WASHINGTON
– NASA Administrator Mike Griffin told an aerospace industry audience here Jan. 11 that awarding contracts for development of the Ares 1 rocket remains his top procurement priority for 2007 notwithstanding the
U.S.
space agency’s suddenly diminished budget prospects for the year.

 

NASA’s major planned procurement activities for 2007 include awarding separate contracts for the production of the Ares 1 upper stage and avionics unit, building a satellite to replace the Landsat 7 Earth-imaging satellite and ordering new Tracking and Data Relay Satellites to replenish the constellation already on orbit.

 

But with Congress planning to fund most federal agencies at their 2006 levels again this year rather than passing new spending bills, NASA’s challenge will be to keep those procurements on track with a budget roughly $500 million less than it was expecting.

 

Asked which procurements NASA intends to pursue this year, Griffin said he hoped to do them all but that the highest priority would be to put the Ares 1 work under contract.

 

“Until the Congress tells me otherwise I intend to do them all.

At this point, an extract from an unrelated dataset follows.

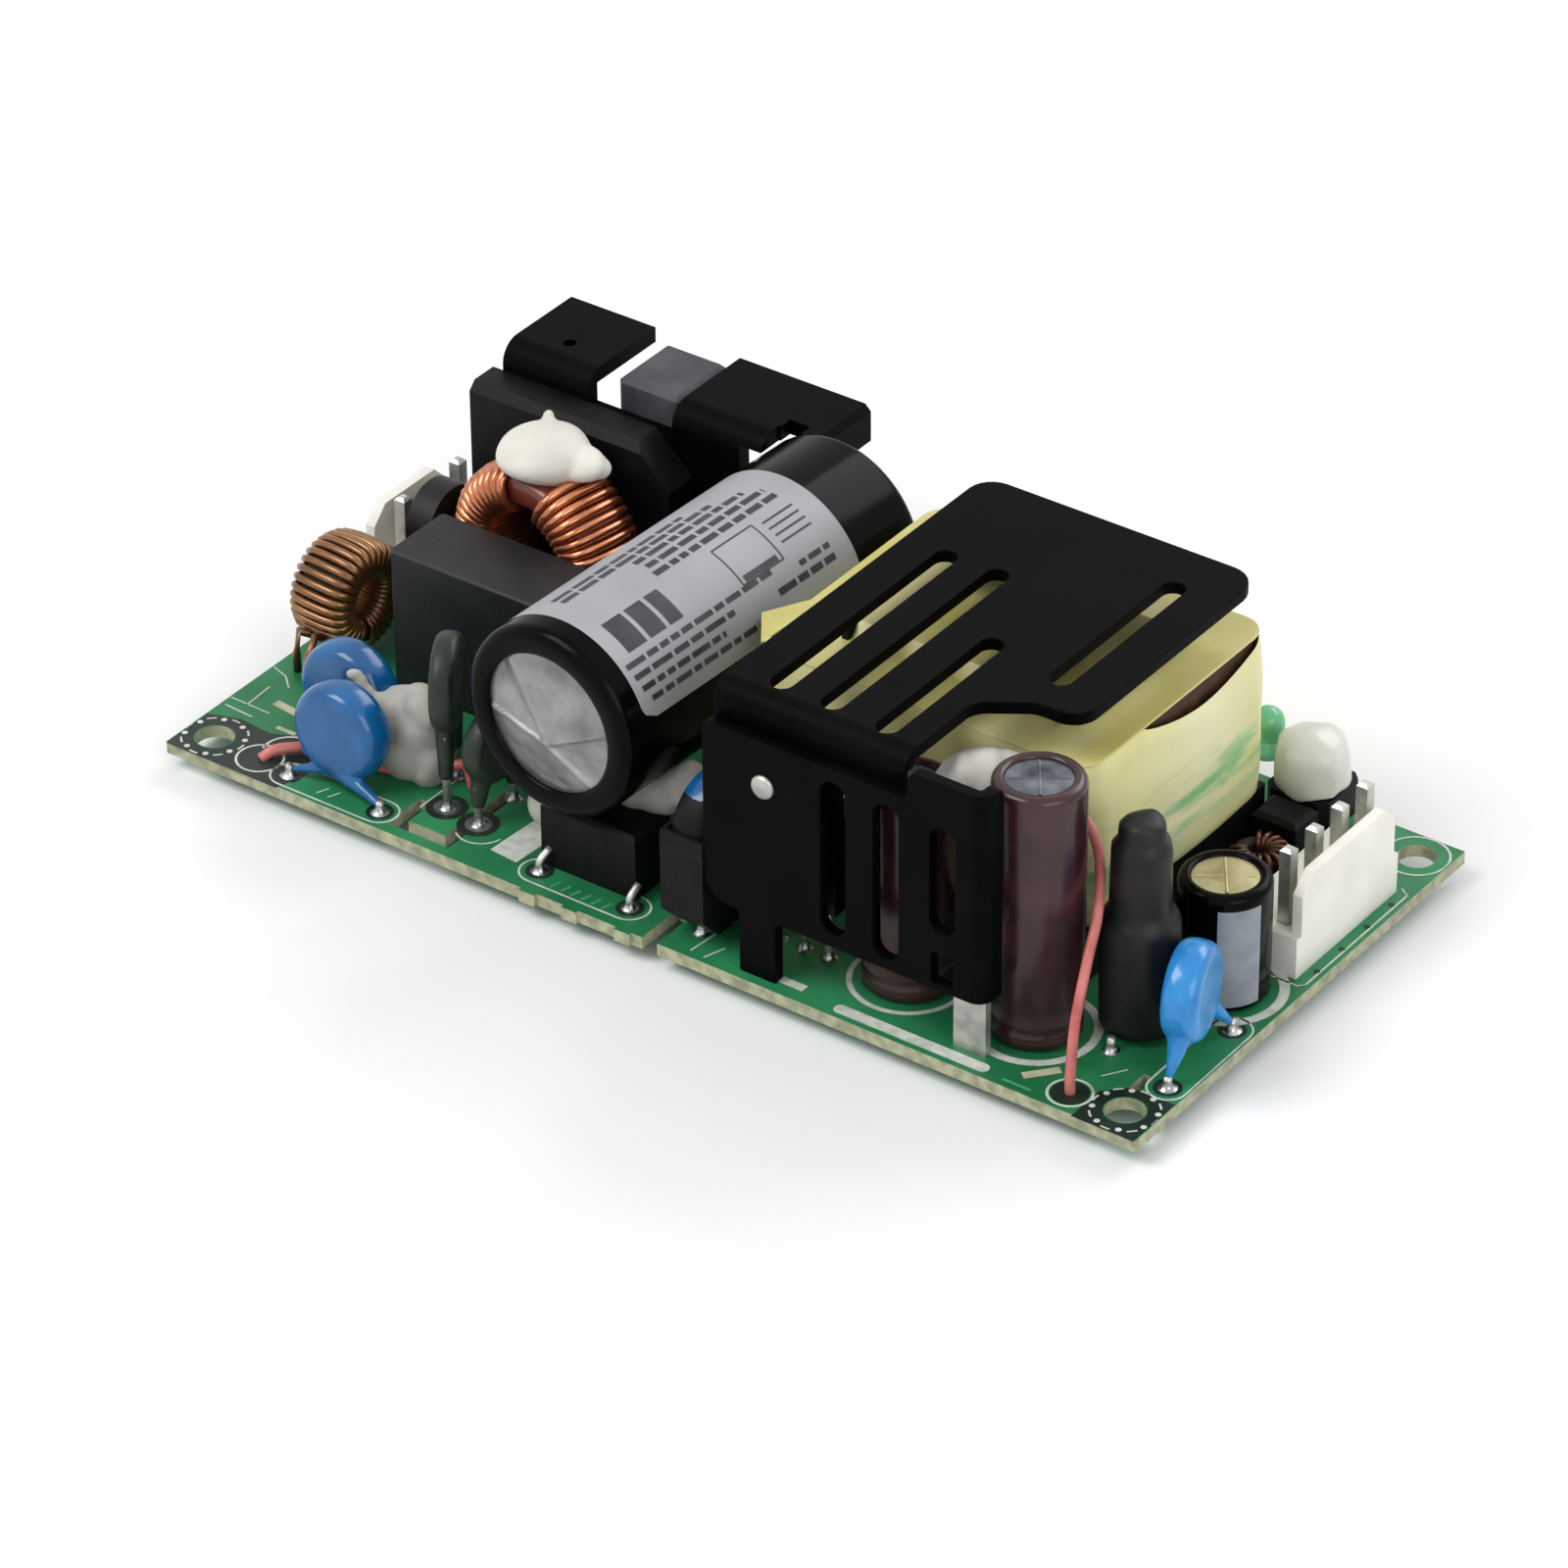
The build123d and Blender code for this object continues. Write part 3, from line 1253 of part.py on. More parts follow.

My highest priority of course is the Ares upper stage and the whole Ares vehicle,”
Griffin
said following a speech at a breakfast here sponsored by the Space Transportation Association.

 

Griffin
said setting the agency’s priorities for the year would be done in consultation with the White House and Congress, noting that the legislature has the final say on spending matters.

 

To the extent to which I get a vote, replacing our ability to put our own people into space by our own means and to do so reliably and above all else safely is our number two priority at NASA,” Griffin said, referring to the agency’s efforts to field the Orion Crew Exploration Vehicle and its Aries 1 rocket no later than 2014 – four years after the space shuttle is due to be retired. “Our number one priority is to finish assembly of the international space station and continue to fly the shuttle safely.”

 

“Everything else comes after that and I hope to do as much of all of the rest of our priorities as Congress allows with the budget that they pass,” he said.

 

To help make up the anticipated $500 million shortfall -‑ and to put the agency on a leaner footing for the possibly tight budget years ahead -‑
Griffin
has ordered an internal “Mission Focus Review” to scrutinize the agency’s mission directorates and mission support offices for savings.

 

NASA is organized into four primary mission directorates (aeronautics, exploration systems, science, and space operations) and a half-dozen mission support offices that handle everything from financial management and information technology to public affairs, educational outreach, and compliance with government contracting rules and regulations.

 

“Quite simply, our view is that NASA as an institution should stop doing those things which have grown up within the agency during less focused times, things that do not directly contribute to our mission,”
Griffin
said during his speech. “This is not an approach to doing more with less; we simply need to do less. We need to eliminate activities which are less important, in favor of those which are more important.”

 

Griffin
also called for creating “technically strong, but numerically smaller, project offices” within the mission directorates.

 

“We all know that significant cost reductions on a given task are only possible if we can reduce labor costs,” he said. “There are few savings to be had in the cost of raw materials. Our tooling and manufacturing processes are largely dependent on the technology of a given era, and thus are not commonly subject to short-term improvements. So, unless we all want to work for lower salaries, we must turn our attention to the number of people we allocate to doing a job.”

 

Following his prepared remarks, a member of the audience reminded
Griffin
that previous internal reviews aimed at wringing savings out of nonessential activities proved politically tough to implement.

 

Griffin
said he had no intention to flout the will of Congress, but beyond that had no compunction about eliminating activities nonessential to the agency’s mission objectives.

 

“Obviously if an activity has such a strong political constituency that Congress tells me not to eliminate it, then I won’t,”
Griffin
said. “But other than that, I don’t know whose opinion I care to hear. I’m a lot meaner than most people that you know.”

 

“We are taking a very fine-tooth comb to the things being done at NASA and saying, ‘Does this contribute to getting space station built? Does this contribute to getting us to the Moon? Does this contribute to getting us to Mars? Does it bring home an important piece of scientific work? Does it help [the James Webb Space Telescope]? Does it help Mars Science Lab? Does it help aeronautics?’ And if it doesn’t help one of those things, why are we doing it?” he asked. “It’s really got to earn its way into a spread sheet.”

 

Griffin
cited as one example of wasteful spending the large number of “glossy brochures printed up to elucidate some aspect of life at the agency.”

 

“I know you know how in touch I am with feelings, right? That should give you some clue for how much I will care when we eliminate some of these things,” he said.